Have you read about “NISAR”?

  • NISAR has been built by space agencies of the US and India under a partnership agreement signed in 2014.
  • The 2,800 kilograms satellite consists of both L-band and S-band synthetic aperture radar (SAR) instruments, which makes it a dual-frequency imaging radar satellite.
  • While NASA has provided the L-band radar, GPS, a high-capacity solid-state recorder to store data, and a payload data subsystem, ISRO has provided the S-band radar, the GSLV launch system and spacecraft.
  • Another important component of the satellite is its large 39-foot stationary antenna reflector.
  • Made of a gold-plated wire mesh, the reflector will be used to focus the radar signals emitted and received by the upward-facing feed on the instrument structure.


Some novel solutions

  • Sustained engagement: The standard solution to induce long-term cooperation is to sustain the engagement between academics, the private sector and state-led entities in the two countries.

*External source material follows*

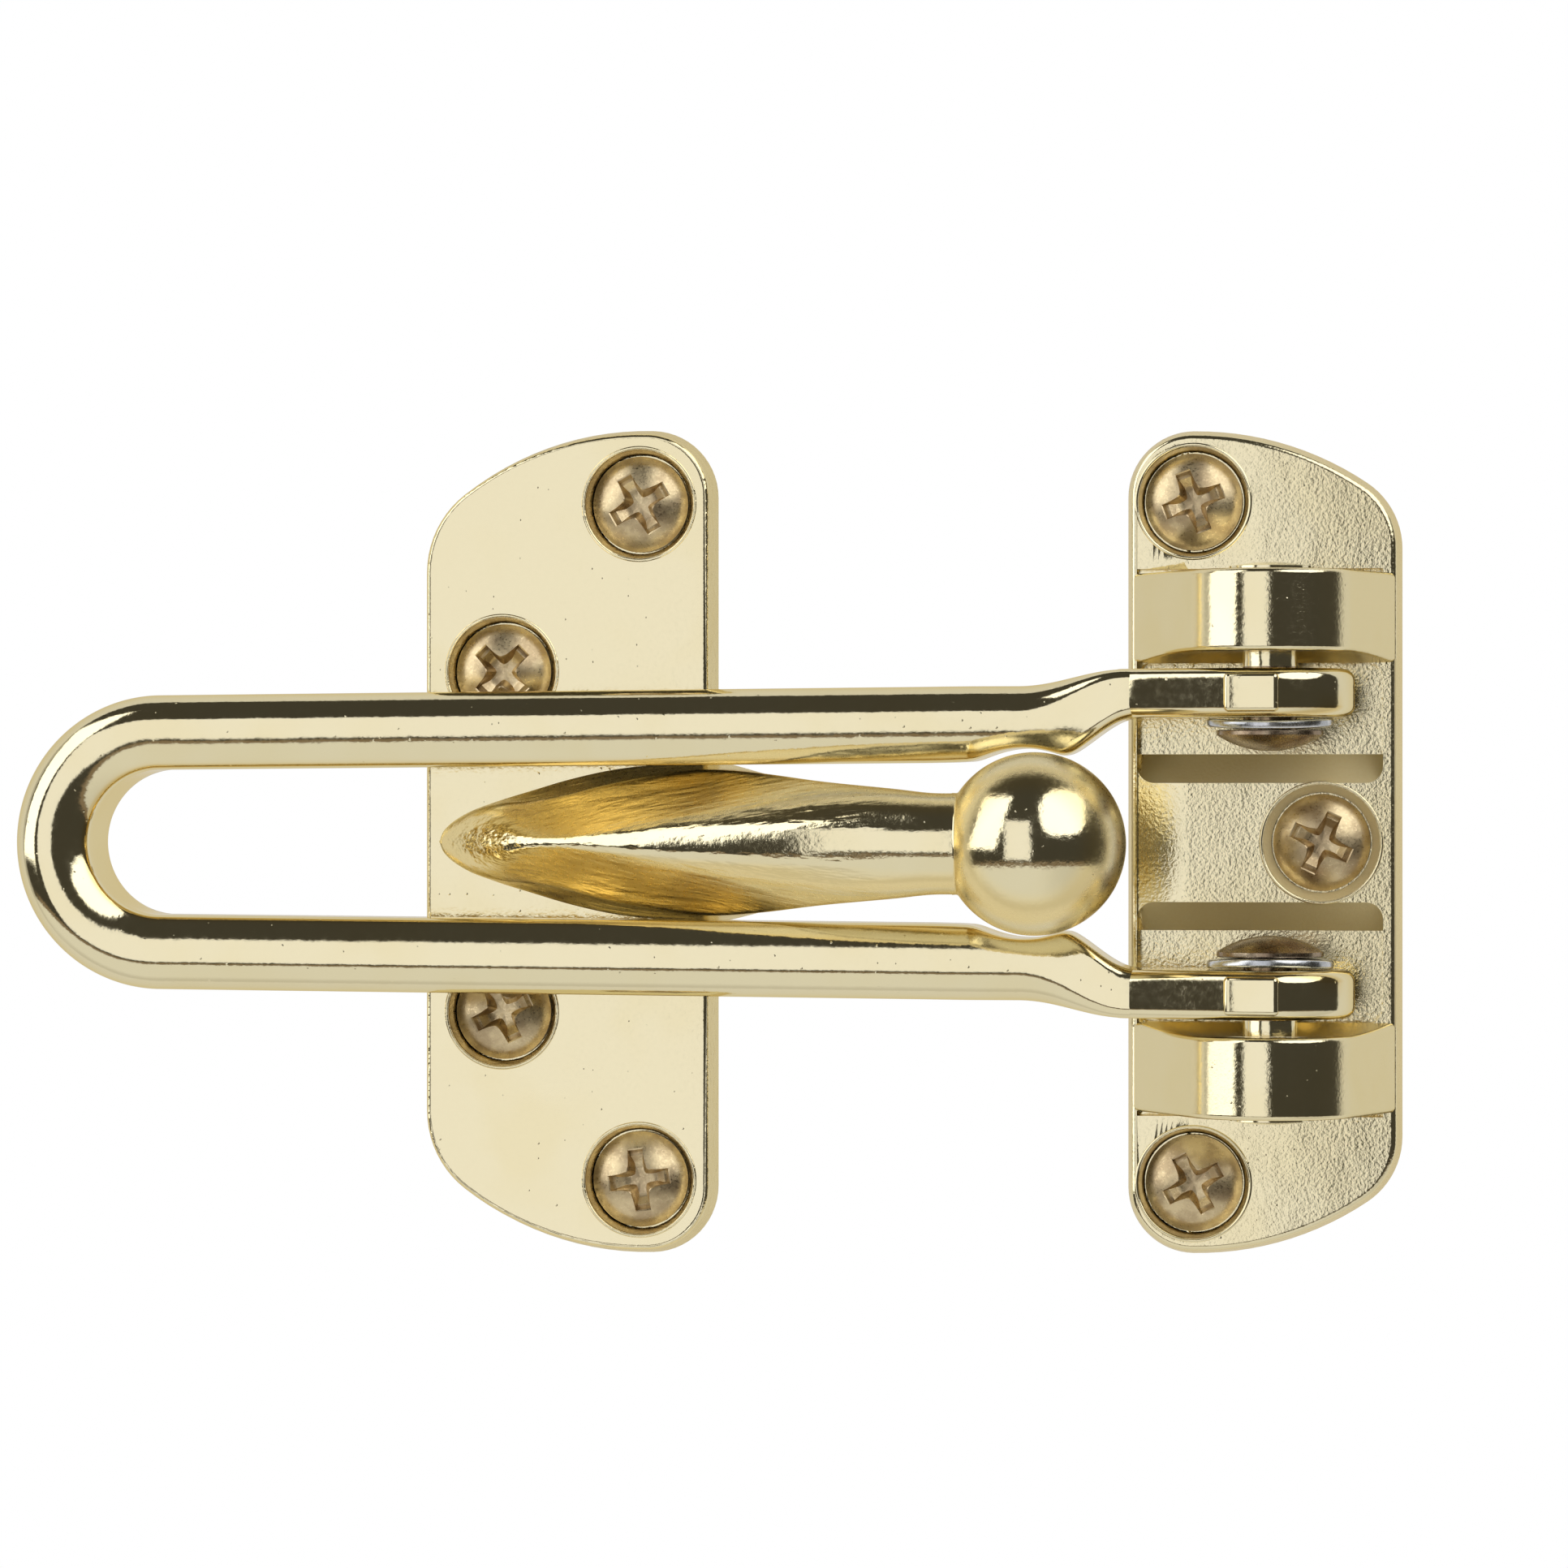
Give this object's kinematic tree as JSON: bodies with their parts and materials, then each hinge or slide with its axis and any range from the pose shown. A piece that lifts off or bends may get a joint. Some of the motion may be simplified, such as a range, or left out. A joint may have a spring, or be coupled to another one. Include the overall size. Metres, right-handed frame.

Sustained engagement could also take the form of collaborating on highly specialised projects such as the NASA-ISRO Synthetic Aperture Radar (NISAR) mission.
  • Cooperation and collaboration between state and private entities: One form of cooperation is a partnership between state and private entities; or, as agreed in the most recent meeting, a convention of American and Indian aerospace companies to advance collaboration under the National Aeronautics and Space Administration’s (NASA) Commercial Lunar Payload Services (CLPS) programme. Such an arrangement could be taken further.
  • Reducing dependence: India could send its astronauts to train at American private companies. This could help India reduce its dependence on Russia while ISRO builds its own astronaut training centre.
  • Government-owned New Space India Limited: Another novel arrangement could be a consortium led by the government-owned New Space India Limited which involves private companies in the U.S. This setup could accelerate India’s human spaceflight programme and give the U.S. an opportunity to accommodate Indian interests in earth orbits.


  • The US and India have taken significant strides in advancing the private space sector. Together, these endeavors have the capability to shape and impact U.S. and Indian space policies and programmes over the next decade.

Mains question

Q. The US and India have taken significant strides in space cooperation. Discuss the limiting factors and suggest probable solutions.